Oak Ridge National Laboratory (ORNL) has made significant strides in the development of lithium-ion batteries by overcoming a longstanding barrier in their manufacturing processes. Recent research conducted by ORNL scientists has demonstrated an innovative method for producing electrode films using a dry process, which eliminates the need for hazardous wet organic solvents traditionally required in the production of these batteries. This not only reduces costs but also enhances the environmental sustainability of battery manufacturing.
One of the most compelling advantages of this new manufacturing technique is the potential for increased efficiency in the production of lithium-ion batteries used in electric vehicles and portable electronic devices. Conventional methods involve intricate wet processing that necessitates substantial factory space, energy consumption, and time. Moreover, it generates significant amounts of hazardous waste, contributing to the environmental footprint of battery production. By transitioning to a dry processing method, ORNL aims to streamline the manufacturing process, making it more cost-effective and environmentally friendly.

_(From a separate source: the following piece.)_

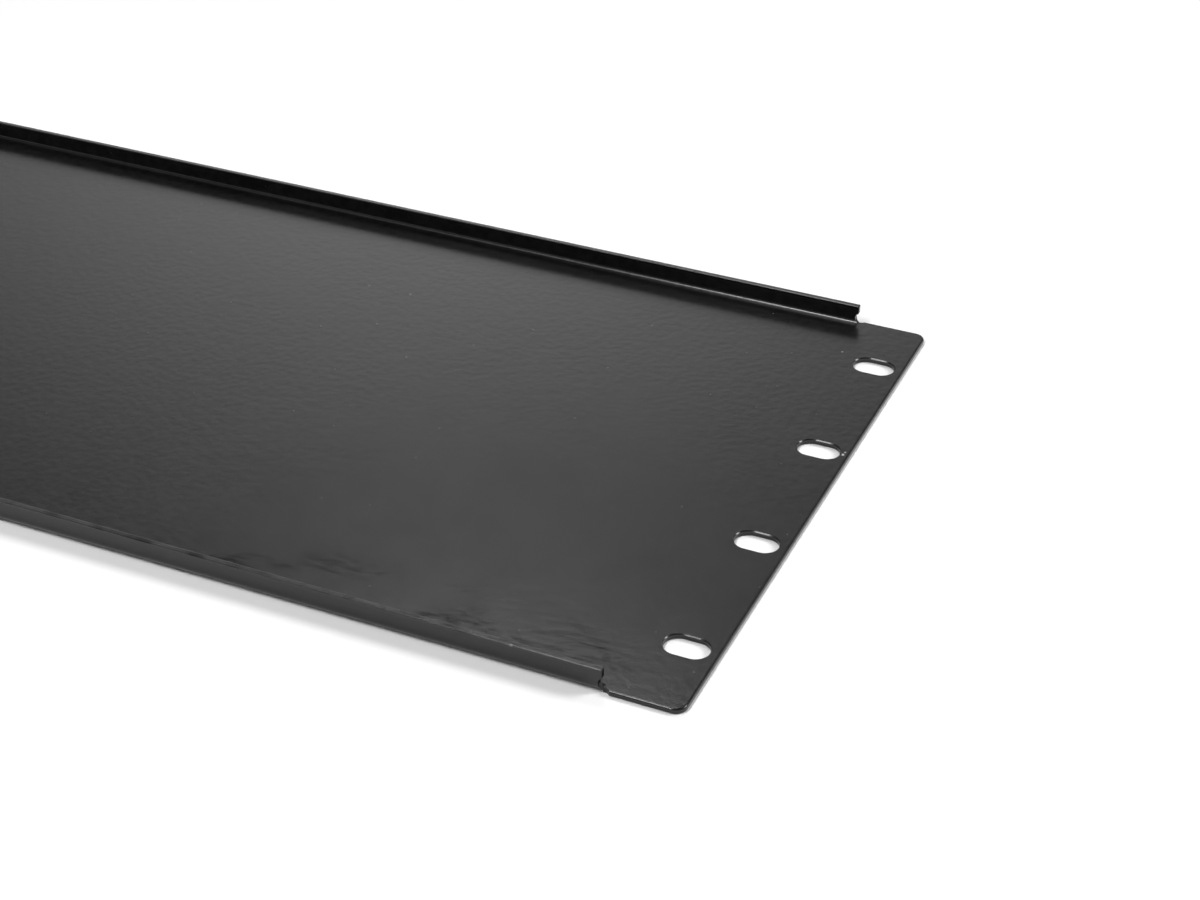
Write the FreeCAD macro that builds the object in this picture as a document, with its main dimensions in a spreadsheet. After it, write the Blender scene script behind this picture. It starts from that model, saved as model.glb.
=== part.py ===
"""Rack blanking panel: one steel sheet, cut out and folded, four rack units high.

The panel lies on its front face, as it would on a bench.  X runs along the panel, Y runs
across it and Z points up from the front face towards the rack.  The origin is the middle
of the front face.  All sizes are in millimetres and live in the spreadsheet "sizes".
"""
import FreeCAD, Part
import math
import os
import Sketcher
from FreeCAD import Vector

SIZES = [
    # alias, value, what it is
    ("rack_unit", 44.45, "height of one rack unit, and the step from slot to slot"),
    ("unit_count", 4, "rack units that the panel covers"),
    ("unit_gap", 0.8, "play left to the panels above and below"),
    ("panel_width", 482.6, "side edge to side edge"),
    ("sheet_thickness", 1.5, "steel sheet with its coat"),
    ("ear_length", 19.5, "end of a flange to the side edge"),
    ("ear_corner_radius", 3.0, "rounded corner of an ear"),
    ("flange_height", 6.7, "front face to the top of a flange"),
    ("bend_radius", 1.0, "inside radius of a fold"),
    ("slot_length", 11.3, "mounting slot, along the panel"),
    ("slot_width", 7.4, "mounting slot, across the panel"),
    ("slot_margin", 8.1, "centre of a slot to the side edge"),
    ("relief_radius", 1.4, "round relief where a fold meets an ear"),
    ("relief_offset", 0.5, "centre of a relief past the long edge of the ear"),
    ("relief_shift", 0.45, "centre of a relief past the end of the flange"),
    ("relief_lift", 0.1, "lowest point of a relief in the flange, above the ear"),
    ("rim_radius", 0.25, "rounding of the cut edges of a flange under the coat"),
    ("ear_edge_radius", 0.5, "rounding of the cut edges of an ear under the coat"),
    ("slot_chamfer", 0.25, "broken edge round a slot, on both faces"),
]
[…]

A critical aspect of the research involves the use of long carbon fibers incorporated into the electrode films. These fibers play a pivotal role in enhancing the mechanical properties and electrical performance of the battery electrodes. Traditional approaches often employed nanoscale carbon fibers, but the innovations from ORNL mark a departure from this trend. The research team discovered that longer carbon fibers provide superior mechanical strength, flexibility, and conductivity, leading to improved charging and discharging rates for lithium-ion batteries.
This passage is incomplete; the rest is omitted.